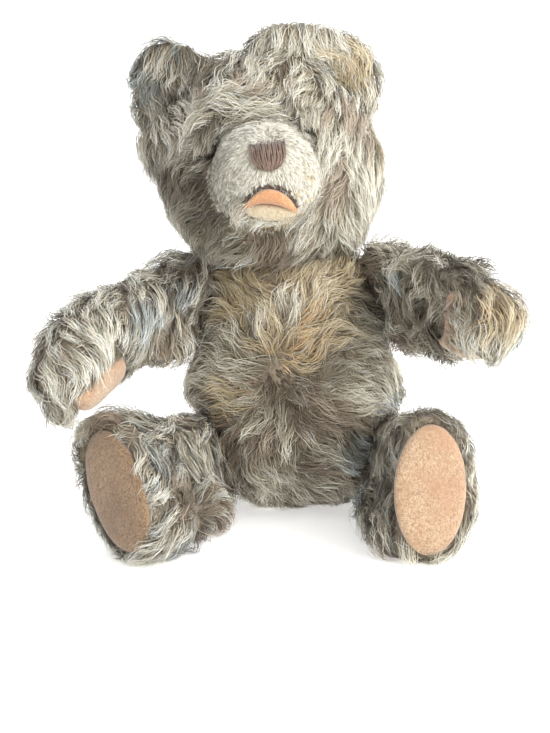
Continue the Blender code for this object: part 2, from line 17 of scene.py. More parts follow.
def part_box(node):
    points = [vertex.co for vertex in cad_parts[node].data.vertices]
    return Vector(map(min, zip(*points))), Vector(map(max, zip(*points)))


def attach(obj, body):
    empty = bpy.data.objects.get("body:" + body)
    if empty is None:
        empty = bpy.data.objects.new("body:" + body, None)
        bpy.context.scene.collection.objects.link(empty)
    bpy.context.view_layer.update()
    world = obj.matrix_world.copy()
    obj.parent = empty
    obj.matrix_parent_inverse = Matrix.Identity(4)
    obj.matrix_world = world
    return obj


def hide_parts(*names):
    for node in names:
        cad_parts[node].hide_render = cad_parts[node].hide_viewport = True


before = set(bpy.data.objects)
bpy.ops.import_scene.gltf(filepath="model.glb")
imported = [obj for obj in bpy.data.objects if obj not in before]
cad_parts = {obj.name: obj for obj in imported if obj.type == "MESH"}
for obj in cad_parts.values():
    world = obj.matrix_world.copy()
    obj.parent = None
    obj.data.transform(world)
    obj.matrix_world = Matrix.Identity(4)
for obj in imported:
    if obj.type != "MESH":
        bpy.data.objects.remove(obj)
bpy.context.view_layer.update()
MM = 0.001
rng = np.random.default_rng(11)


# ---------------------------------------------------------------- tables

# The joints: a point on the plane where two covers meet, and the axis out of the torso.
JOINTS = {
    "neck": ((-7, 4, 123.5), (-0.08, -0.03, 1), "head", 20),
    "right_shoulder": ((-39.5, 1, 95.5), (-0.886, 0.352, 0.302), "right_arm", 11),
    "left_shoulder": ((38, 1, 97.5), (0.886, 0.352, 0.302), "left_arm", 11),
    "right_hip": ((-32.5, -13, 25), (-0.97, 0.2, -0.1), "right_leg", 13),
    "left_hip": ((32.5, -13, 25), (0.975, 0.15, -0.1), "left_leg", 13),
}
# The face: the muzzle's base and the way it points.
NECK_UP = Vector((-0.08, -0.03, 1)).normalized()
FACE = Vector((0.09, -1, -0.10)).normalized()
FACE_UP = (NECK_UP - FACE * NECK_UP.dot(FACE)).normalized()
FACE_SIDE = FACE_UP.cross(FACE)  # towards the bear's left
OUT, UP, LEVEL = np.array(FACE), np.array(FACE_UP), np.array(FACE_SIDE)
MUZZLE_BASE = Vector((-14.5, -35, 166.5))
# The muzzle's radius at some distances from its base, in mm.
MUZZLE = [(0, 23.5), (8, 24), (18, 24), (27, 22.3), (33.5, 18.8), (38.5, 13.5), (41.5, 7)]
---
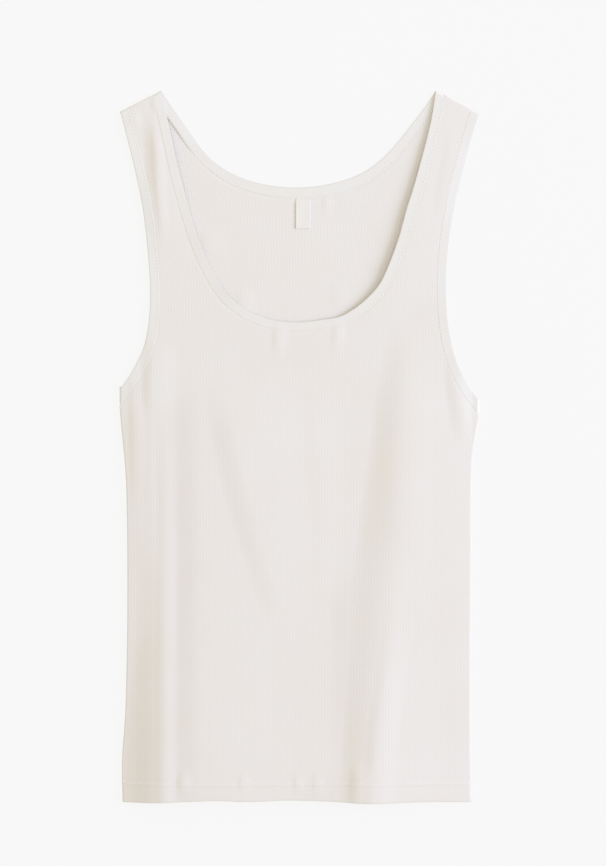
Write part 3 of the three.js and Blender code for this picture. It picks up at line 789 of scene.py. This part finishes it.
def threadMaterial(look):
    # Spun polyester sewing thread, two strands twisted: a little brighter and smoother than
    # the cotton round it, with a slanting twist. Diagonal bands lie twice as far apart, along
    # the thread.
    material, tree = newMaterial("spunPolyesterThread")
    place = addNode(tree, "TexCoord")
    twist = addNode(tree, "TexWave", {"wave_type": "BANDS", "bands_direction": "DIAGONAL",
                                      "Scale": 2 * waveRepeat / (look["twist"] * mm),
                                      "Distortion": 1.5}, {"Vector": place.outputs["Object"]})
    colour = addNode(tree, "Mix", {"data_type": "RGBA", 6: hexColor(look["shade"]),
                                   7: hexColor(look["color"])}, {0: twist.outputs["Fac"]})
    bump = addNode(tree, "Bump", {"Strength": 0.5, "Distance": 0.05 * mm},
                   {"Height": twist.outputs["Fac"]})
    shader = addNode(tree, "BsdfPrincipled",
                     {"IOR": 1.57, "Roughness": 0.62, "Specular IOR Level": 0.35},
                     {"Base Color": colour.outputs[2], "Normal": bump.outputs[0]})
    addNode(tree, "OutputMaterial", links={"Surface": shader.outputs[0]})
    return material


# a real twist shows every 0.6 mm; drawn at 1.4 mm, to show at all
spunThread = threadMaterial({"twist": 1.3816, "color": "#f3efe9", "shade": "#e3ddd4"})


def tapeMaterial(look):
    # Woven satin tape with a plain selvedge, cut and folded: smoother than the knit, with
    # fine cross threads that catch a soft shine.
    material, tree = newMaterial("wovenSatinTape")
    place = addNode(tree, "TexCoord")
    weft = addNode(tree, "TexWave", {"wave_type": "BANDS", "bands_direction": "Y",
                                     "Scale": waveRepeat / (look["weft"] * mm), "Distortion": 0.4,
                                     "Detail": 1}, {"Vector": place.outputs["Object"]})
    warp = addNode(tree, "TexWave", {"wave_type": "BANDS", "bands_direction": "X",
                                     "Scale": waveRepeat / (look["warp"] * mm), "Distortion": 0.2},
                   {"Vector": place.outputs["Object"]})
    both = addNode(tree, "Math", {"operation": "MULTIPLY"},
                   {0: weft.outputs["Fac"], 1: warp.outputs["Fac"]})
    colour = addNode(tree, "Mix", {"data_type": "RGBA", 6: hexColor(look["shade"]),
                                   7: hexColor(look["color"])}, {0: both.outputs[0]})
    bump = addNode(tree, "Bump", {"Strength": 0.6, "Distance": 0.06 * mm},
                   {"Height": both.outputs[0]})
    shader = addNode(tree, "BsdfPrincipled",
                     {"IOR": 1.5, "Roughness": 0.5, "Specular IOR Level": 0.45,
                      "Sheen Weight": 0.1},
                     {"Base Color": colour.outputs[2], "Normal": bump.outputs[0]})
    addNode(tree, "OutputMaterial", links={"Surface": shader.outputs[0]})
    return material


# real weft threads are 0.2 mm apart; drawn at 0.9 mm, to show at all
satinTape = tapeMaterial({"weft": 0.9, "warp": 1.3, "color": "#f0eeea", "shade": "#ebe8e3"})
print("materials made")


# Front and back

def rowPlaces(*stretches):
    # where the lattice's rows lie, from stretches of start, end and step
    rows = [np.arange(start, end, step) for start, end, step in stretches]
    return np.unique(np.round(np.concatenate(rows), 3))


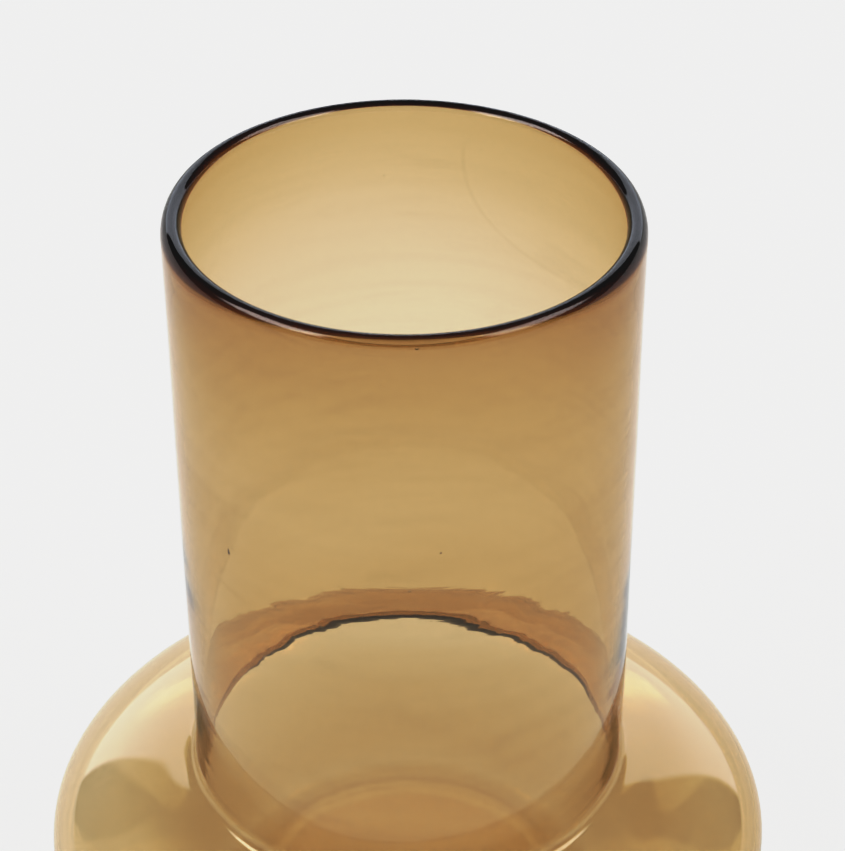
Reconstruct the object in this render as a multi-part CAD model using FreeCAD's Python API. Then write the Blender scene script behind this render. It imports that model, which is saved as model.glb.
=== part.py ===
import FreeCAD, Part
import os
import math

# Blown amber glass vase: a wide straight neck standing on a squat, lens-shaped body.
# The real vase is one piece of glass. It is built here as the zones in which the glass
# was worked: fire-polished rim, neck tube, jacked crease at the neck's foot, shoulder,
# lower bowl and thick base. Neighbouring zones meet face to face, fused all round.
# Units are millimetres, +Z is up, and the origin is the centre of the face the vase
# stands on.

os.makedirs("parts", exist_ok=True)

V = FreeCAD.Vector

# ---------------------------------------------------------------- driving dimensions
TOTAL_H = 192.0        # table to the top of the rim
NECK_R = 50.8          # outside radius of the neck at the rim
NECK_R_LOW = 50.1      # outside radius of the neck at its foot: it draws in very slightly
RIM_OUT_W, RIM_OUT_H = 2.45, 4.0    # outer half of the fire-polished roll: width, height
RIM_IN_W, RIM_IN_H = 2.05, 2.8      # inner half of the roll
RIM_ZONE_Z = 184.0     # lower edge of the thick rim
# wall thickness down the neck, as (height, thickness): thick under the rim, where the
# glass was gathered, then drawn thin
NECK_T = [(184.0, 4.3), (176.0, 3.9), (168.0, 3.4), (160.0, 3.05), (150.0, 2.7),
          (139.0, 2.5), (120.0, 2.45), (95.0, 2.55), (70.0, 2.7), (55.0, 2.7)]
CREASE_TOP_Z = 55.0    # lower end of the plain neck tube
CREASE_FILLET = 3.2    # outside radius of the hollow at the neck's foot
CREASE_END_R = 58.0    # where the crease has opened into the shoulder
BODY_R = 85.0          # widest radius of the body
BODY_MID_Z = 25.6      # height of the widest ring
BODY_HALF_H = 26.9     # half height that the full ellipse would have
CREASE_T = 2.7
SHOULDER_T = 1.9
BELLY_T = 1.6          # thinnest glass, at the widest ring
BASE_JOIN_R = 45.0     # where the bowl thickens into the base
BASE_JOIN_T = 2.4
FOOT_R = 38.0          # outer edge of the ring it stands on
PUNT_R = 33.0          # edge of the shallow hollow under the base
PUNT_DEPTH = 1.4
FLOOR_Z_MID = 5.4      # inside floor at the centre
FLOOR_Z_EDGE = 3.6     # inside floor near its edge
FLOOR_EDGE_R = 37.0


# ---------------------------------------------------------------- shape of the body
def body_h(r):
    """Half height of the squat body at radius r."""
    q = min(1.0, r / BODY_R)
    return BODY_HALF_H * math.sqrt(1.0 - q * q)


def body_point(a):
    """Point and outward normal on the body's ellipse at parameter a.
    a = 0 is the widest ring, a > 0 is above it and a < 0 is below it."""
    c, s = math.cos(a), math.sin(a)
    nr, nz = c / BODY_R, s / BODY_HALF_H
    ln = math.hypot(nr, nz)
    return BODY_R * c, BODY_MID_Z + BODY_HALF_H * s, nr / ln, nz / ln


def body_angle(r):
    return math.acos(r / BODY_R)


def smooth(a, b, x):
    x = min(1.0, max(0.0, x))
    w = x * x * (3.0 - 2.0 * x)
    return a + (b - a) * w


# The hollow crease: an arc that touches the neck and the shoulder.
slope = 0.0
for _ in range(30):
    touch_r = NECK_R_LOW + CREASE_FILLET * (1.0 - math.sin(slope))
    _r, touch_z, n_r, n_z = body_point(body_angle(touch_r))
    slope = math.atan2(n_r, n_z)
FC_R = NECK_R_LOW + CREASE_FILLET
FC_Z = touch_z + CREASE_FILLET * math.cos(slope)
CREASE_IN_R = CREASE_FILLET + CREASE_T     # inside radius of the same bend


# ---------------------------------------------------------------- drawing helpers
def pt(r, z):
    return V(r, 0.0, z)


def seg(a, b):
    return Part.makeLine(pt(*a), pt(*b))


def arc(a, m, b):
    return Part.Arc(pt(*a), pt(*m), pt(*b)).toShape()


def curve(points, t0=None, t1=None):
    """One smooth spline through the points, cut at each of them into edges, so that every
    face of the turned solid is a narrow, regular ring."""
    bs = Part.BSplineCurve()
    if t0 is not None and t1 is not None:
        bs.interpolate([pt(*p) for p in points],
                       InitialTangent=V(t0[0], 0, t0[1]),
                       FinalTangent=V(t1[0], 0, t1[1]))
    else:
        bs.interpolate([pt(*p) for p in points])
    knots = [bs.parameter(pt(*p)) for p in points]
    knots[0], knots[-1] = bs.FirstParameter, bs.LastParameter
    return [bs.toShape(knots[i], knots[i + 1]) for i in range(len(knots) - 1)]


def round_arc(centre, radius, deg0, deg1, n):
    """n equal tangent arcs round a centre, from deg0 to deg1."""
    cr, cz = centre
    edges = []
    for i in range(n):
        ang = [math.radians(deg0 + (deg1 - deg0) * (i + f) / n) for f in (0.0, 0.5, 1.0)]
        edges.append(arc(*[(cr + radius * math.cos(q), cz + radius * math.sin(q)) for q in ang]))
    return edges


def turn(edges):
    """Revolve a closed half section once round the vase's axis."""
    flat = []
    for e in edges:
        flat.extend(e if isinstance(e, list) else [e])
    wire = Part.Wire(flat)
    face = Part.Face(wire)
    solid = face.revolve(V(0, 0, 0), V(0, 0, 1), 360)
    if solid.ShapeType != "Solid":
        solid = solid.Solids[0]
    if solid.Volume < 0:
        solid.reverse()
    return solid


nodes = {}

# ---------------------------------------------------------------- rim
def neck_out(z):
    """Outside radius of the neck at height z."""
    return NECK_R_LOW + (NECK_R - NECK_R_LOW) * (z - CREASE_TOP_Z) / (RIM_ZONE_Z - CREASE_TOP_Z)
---
Job:
Count the lines above that contain the word "FreeCAD", and reply with only that number.

Written answer:
3